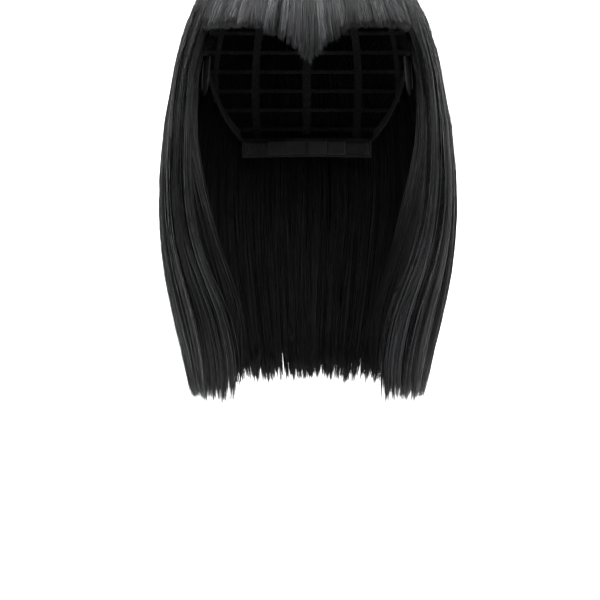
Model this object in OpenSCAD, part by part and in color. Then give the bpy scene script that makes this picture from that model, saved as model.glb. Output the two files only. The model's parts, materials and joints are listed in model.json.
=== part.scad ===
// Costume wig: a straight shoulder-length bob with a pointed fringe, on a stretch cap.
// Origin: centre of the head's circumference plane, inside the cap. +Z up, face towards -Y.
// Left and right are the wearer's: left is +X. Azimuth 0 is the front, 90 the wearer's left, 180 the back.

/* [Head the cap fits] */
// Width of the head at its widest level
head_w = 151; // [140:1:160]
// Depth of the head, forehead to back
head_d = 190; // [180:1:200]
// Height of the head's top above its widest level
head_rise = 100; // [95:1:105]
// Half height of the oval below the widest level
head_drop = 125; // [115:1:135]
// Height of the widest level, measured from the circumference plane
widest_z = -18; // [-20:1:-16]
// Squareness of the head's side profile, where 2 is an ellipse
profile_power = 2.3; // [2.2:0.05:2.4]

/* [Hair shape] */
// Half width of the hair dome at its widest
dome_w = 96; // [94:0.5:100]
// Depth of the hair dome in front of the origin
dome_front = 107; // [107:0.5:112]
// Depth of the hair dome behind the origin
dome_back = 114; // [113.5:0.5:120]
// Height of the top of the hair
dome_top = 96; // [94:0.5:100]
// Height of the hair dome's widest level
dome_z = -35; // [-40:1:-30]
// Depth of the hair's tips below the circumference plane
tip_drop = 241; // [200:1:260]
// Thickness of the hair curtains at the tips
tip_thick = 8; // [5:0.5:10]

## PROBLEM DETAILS
Include the first line, the line containing "180 the back.", and every line between them, copied exactly from the material above; output no other line.

## WORKED ANSWER
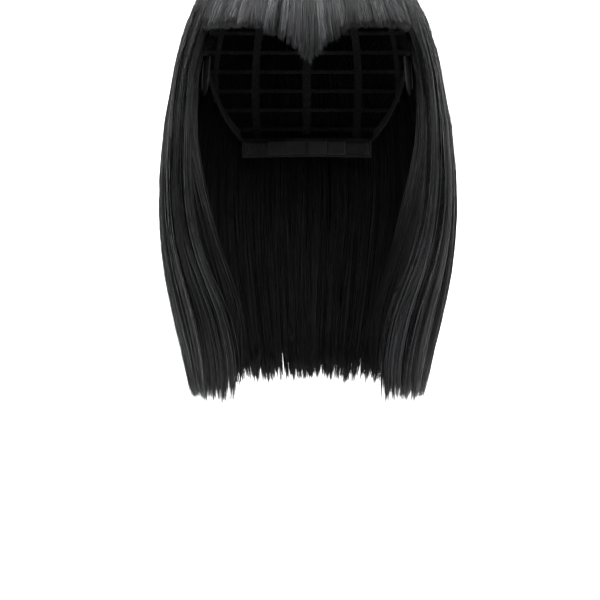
Model this object in OpenSCAD, part by part and in color. Then give the bpy scene script that makes this picture from that model, saved as model.glb. Output the two files only. The model's parts, materials and joints are listed in model.json.
=== part.scad ===
// Costume wig: a straight shoulder-length bob with a pointed fringe, on a stretch cap.
// Origin: centre of the head's circumference plane, inside the cap. +Z up, face towards -Y.
// Left and right are the wearer's: left is +X. Azimuth 0 is the front, 90 the wearer's left, 180 the back.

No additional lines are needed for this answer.